Offers of funding for the successful projects are expected to be made later in the year.

The UK is already a world leader in floating offshore wind, with one of the largest amounts of operational capacity anywhere in the world at 80 MW. The 50 MW Kincardine project is one of the largest floating wind farms in the world, and the 30 MW Hywind Scotland project was the world’s first floating wind farm.

The UK has the largest floating wind pipeline in the world, with over 25 GW already agreed, including through the ScotWind and Innovation and Targeted Oil & Gas (INTOG) leasing rounds run by Crown Estate Scotland.

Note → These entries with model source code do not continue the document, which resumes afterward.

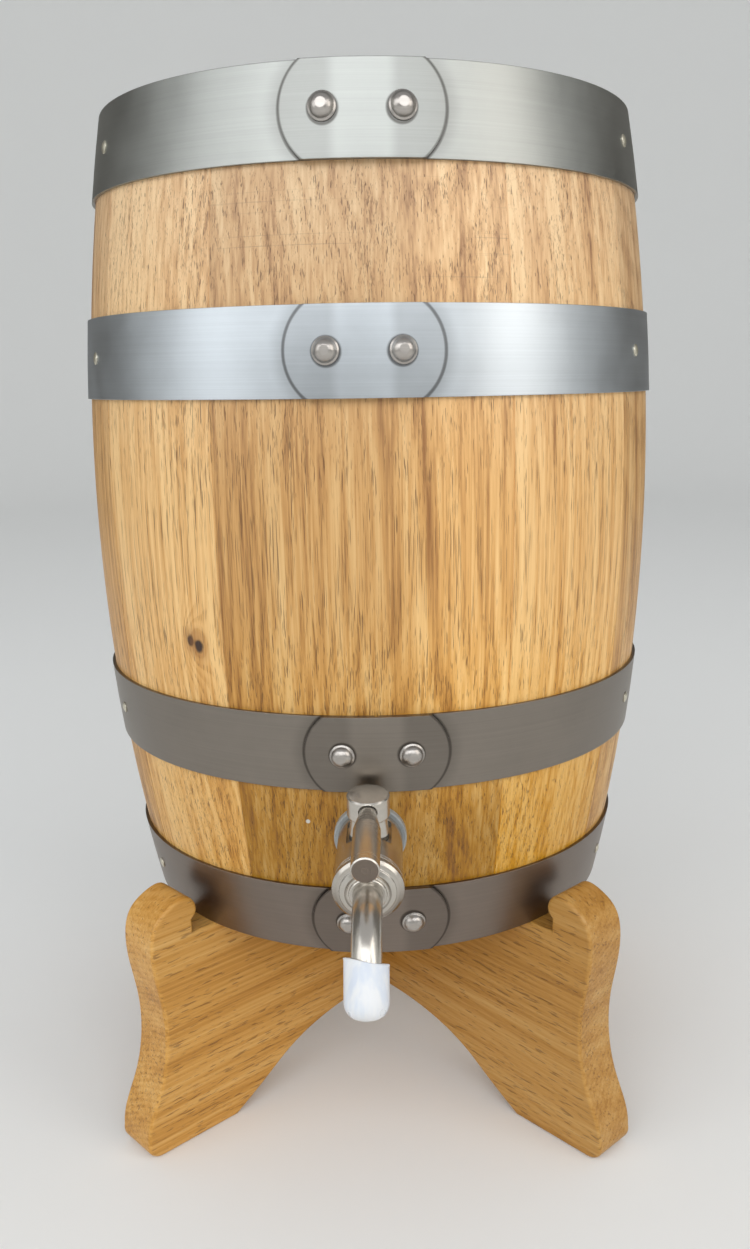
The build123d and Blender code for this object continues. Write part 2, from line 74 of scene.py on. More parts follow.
class Surface:
    """A node material. Its methods take numbers or sockets and give back sockets."""

    def __init__(self, name):
        self.material = bpy.data.materials.new(name)
        self.material.use_nodes = True
        self.tree = self.material.node_tree
        self.shader = self.tree.nodes["Principled BSDF"]

    def add(self, kind, **settings):
        node = self.tree.nodes.new(kind)
        for name, value in settings.items():
            setattr(node, name, value)
        return node

    def feed(self, socket, value):
        if isinstance(value, bpy.types.NodeSocket):
            self.tree.links.new(value, socket)
        else:
            socket.default_value = value

    def set(self, **values):
        """Set shader inputs; underscores in names stand for spaces."""
        for name, value in values.items():
            self.feed(self.shader.inputs[name.replace("_", " ")], value)

    def math(self, operation, *values, clamp=False):
        node = self.add("ShaderNodeMath", operation=operation, use_clamp=clamp)
        for socket, value in zip(node.inputs, values):
            self.feed(socket, value)
        return node.outputs[0]

    def plus(self, first, second):
        return self.math("ADD", first, second)

    def times(self, first, second):
        return self.math("MULTIPLY", first, second)

    def squares(self, first, second):
        """Sum of the squares of two numbers."""
        return self.plus(self.times(first, first), self.times(second, second))

    def length(self, first, second):
        return self.math("SQRT", self.squares(first, second))

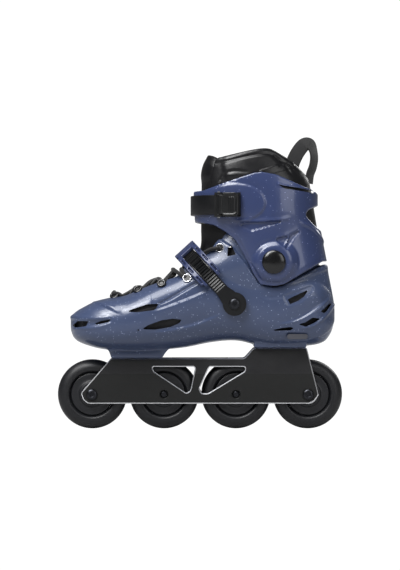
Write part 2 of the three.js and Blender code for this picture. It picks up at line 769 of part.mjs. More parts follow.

In addition, The Crown Estate are moving forward with their plans to launch Offshore Wind Leasing Round 5, making available areas of seabed capable of supporting up to a further 4.5GW of floating wind capacity in the Celtic Sea.

Crown Estate

The UK Government is working with The Crown Estate to bring forward additional floating wind in the Celtic Sea through the 2030s, which could see an extra 12GW of generation deployed.

Welsh Secretary David TC Davies said: “Floating offshore wind is crucial to the UK’s future energy plans and its potential development off the coast of south Wales is fantastic news as we look to create jobs and growth in this sector.

“It is also welcome news for the Port Talbot area where the UK Government is investing in Tata Steel’s transition to greener steelmaking. As well as ensuring thousands of steelmaking jobs will remain in Wales, we want to create even more opportunities for workers affected.

“The Celtic Freeport development promises to create 16,000 jobs and FLOWMIS moving a step closer shows we are backing south Wales to be at the forefront of the industries of the future.”


Minister for Nuclear and Renewables Andrew Bowie said: “We are world leaders in offshore wind and our ambitions for floating offshore wind are no different, with the UK already home to the world’s first floating wind farm and largest floating offshore wind pipeline.

“The development of the Celtic Sea and the Scottish marine area will put the UK in a strong position to support floating offshore wind deployment, delivering on our ambitions for up to 5GW by 2030 and greater deployment beyond.

“FLOWMIS will ensure we continue to be at the forefront of this new technology and today’s progress signals our continued efforts across the renewables sector to support jobs, bring down bills in the long-term and provide cheaper, more secure energy for Britain.”

Under the devolution settlement, the UK Government has responsibility for offshore renewable energy.